The self-critical voice that tells you you're not good enough is not inherently yours. It is an echo of criticism from a parent, teacher, or other authority figure from your childhood that you have mistakenly internalized as truth. Recognizing its external origin is the first step to disarming it.

On platforms like Instagram, you follow specialists: an interior designer, a fitness guru, a CEO. Your brain combines these separate expertises into a single, impossible standard for yourself, leading to feelings of inadequacy because you're not an expert in every domain simultaneously.

The mind is a masterful manipulator that often won't lead with criticism. Instead, it pulls you in with praise, telling you how great you are. Once it has your trust and attention, it pivots to systematically listing your flaws, making the negative self-talk feel more credible and devastating.

The critical inner voice is a permanent part of our programming from culture and childhood. Instead of trying to silence it, which many self-help approaches attempt, the real skill is learning to accept its presence and get "unstuck" from its influence.

Self-esteem isn't just about feeling good; it's the reputation you hold with yourself. This internal reputation is damaged every time your actions contradict the moral code you hold for others, as you are constantly observing your own behavior.

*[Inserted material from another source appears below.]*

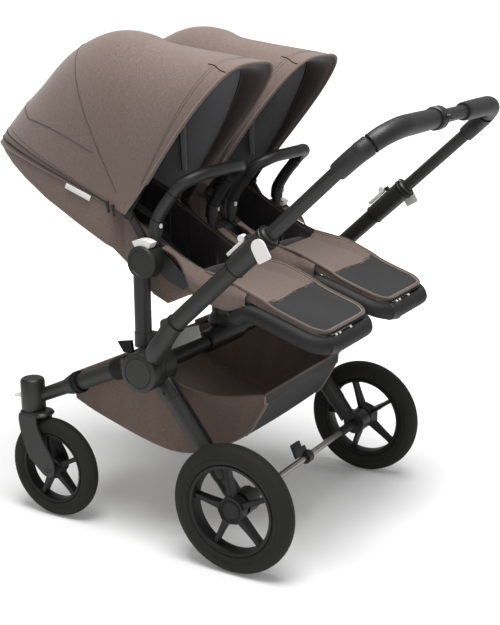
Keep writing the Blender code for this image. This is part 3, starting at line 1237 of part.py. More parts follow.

The impulse to harshly judge yourself before others can is a defense mechanism rooted in past pain. A more powerful, healed stance is to simply become unavailable for external criticism, effectively removing the "button" that others can push.

The thoughts that cause suffering—like "they don't like me" or "things should be different"—are not original or personal. They are common, recycled narratives shared by all humans. Recognizing this universality helps to depersonalize and detach from them.